By George Dutch
George Dutch is a career counselor in Ottawa, Ontario and curator of the online magazine, UnDone, devoted to exploring the intersect between technology and work.
Algorithms are a silent killer of jobs. According to Bill Gates, Mark Zuckerberg, Stephen Hawking and other luminaries, these mathematical calculations will continue leaking into the vital organs of our economic system through computers and robots until they cause a massive hemorrhage in the labour market.
Social analysts have called for preventative treatments to avoid a calamity of economic insecurity and social unrest. A social dividend as some form of Basic Income (BI) is now being tested in various jurisdictions around the world (including three Ontario cities) to evaluate its potential for inoculating citizens against mass unemployment, income inequalities and the destruction of the middle class.
Certain chronic ailments, such as high blood pressure, are often controlled with medication but cured through lifestyle changes, such as diet and exercise. BI might better control certain social problems but it also provides us with an opportunity for decoupling wages from work—a prospect that requires a mental shift in individuals as well as a structural shift in the way society reproduces itself through everyday practices.
As a career counsellor in private practice for the past 25 years, I have heard stories from thousands of individuals that attest to ‘wage slavery’ (for the precariat) or ‘golden handcuffs’ (for the salariat) as the main reasons for staying in jobs we dislike—because we have to pay our mortgages and provide for our loved ones. We hardly question a way of life that is organized in its most simplistic form around our potential to get a good education, secure a stable job, purchase a house, grow a family, and follow a life script of working and buying as a reward for what often amounts to personal sacrifice and suffering in the workplace.
This individual work ethic combined with an institutional framework of bureaucratic capitalism has, since WWII, shaped a dominant social order of conformity, regularity and predictability that stands for common sense: this is how life is best lived. But that social order is unravelling as significant social, economic and technological forces disrupt or destroy the opportunity for millions to realize their potential. The industrial economy has given way to a service economy that puts downward pressure on wages, moves millions of workers from permanent to precarious jobs, and exacerbates many social ills, including work-related depression, drug use, family breakdown, homelessness, and poverty.

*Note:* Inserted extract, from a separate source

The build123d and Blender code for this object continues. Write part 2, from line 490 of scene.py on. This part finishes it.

If you could be paid for work that you love to do…would you take it? What a radical idea! Re-defining ‘work’ is the kind of thinking that might help us break the tenacious link between work and wages. Some of the most important work in the world is unpaid labour, such as child rearing. Some of the least important work in the world is the highest paid (except, perhaps, to less than 1% of citizens), such as advising on tax avoidance. Basic Income may help us restore some equity to this ‘dis-ease.’

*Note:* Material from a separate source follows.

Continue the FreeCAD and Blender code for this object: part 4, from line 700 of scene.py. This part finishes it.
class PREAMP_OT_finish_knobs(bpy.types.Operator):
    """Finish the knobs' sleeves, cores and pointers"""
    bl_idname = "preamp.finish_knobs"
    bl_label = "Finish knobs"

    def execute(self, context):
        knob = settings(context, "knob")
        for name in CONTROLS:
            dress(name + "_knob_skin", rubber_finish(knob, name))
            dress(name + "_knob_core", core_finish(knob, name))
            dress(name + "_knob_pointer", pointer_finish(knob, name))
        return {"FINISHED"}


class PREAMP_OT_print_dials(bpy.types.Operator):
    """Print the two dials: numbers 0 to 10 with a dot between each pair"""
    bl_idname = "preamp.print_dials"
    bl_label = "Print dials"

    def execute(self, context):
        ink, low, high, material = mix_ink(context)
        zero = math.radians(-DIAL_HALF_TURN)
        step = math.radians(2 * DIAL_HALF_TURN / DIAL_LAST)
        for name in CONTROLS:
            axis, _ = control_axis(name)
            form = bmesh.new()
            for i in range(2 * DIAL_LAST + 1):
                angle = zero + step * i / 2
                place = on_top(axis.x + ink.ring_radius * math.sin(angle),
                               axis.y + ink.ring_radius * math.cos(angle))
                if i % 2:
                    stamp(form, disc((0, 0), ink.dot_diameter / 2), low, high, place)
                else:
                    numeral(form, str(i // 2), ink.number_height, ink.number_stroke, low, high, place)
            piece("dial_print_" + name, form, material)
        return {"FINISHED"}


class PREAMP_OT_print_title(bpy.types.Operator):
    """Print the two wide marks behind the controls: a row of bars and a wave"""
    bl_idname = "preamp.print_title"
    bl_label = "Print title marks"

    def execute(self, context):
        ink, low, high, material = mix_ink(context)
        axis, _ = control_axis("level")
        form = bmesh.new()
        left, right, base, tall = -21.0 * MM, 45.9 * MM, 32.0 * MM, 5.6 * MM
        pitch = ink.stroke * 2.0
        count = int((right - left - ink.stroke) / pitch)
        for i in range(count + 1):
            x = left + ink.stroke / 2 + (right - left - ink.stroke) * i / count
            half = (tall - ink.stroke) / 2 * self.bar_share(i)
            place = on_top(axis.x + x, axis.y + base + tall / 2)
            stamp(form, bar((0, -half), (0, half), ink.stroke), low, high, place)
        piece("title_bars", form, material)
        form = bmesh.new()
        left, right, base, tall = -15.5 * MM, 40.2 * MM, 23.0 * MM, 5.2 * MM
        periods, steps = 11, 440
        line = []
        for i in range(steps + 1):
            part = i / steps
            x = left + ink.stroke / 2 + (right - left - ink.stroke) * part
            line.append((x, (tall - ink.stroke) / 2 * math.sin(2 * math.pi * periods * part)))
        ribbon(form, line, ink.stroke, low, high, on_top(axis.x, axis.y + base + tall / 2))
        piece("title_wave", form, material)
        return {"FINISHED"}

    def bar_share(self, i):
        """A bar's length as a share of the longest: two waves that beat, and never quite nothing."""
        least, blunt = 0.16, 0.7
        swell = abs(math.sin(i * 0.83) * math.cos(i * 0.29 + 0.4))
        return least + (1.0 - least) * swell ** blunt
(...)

It won’t be easy. While we say good riddance to the routine, dirty, dangerous and boring tasks now being replaced quickly by robots and automation, it may be more difficult to deal with the decline of middle class careers as cognitive tasks of increasing complexity (e.g., medical surgeries, mutual funds investment, public administration) meet the same fate—allowing for some delays as governments use mechanisms to quarantine the algorithmic contagion made visible through disruptors like Uber and Airbnb.
If jobs disappear over the next few decades and are replaced by only a fraction of new jobs, what will people do? Proponents of BI say they will be free and healthy to do what they love. Can we imagine a society where our basic needs for housing, food, clothing, and transportation are covered by a new commons of cooperation funded by shared wealth, with special regard for equitable access, use, and stewardship of our economy?

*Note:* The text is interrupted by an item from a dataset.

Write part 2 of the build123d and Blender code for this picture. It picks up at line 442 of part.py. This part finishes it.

Work previously unpaid could be covered by a BI. Can you see yourself being paid for childcare or eldercare, or writing a movie script, or inventing gadgets in your garage, or designing beautiful gardens, or making music, or volunteering for a humanitarian cause, or beekeeping, or taking the time you need to develop a brilliant idea into a business?
If most people no longer need a job in order to live, they can live in order to do work that energizes rather than drains them while adding value to our social fabric, as opposed to the current system that is organized around plundering, privatizing and monetizing our common wealth.
So, as we argue about the means for fixing our ailing body politic, let’s take time now to imagine different ends, like the one that replaces wages for work with value for work. Basic income is an excellent way to start this kind of healthy conversation.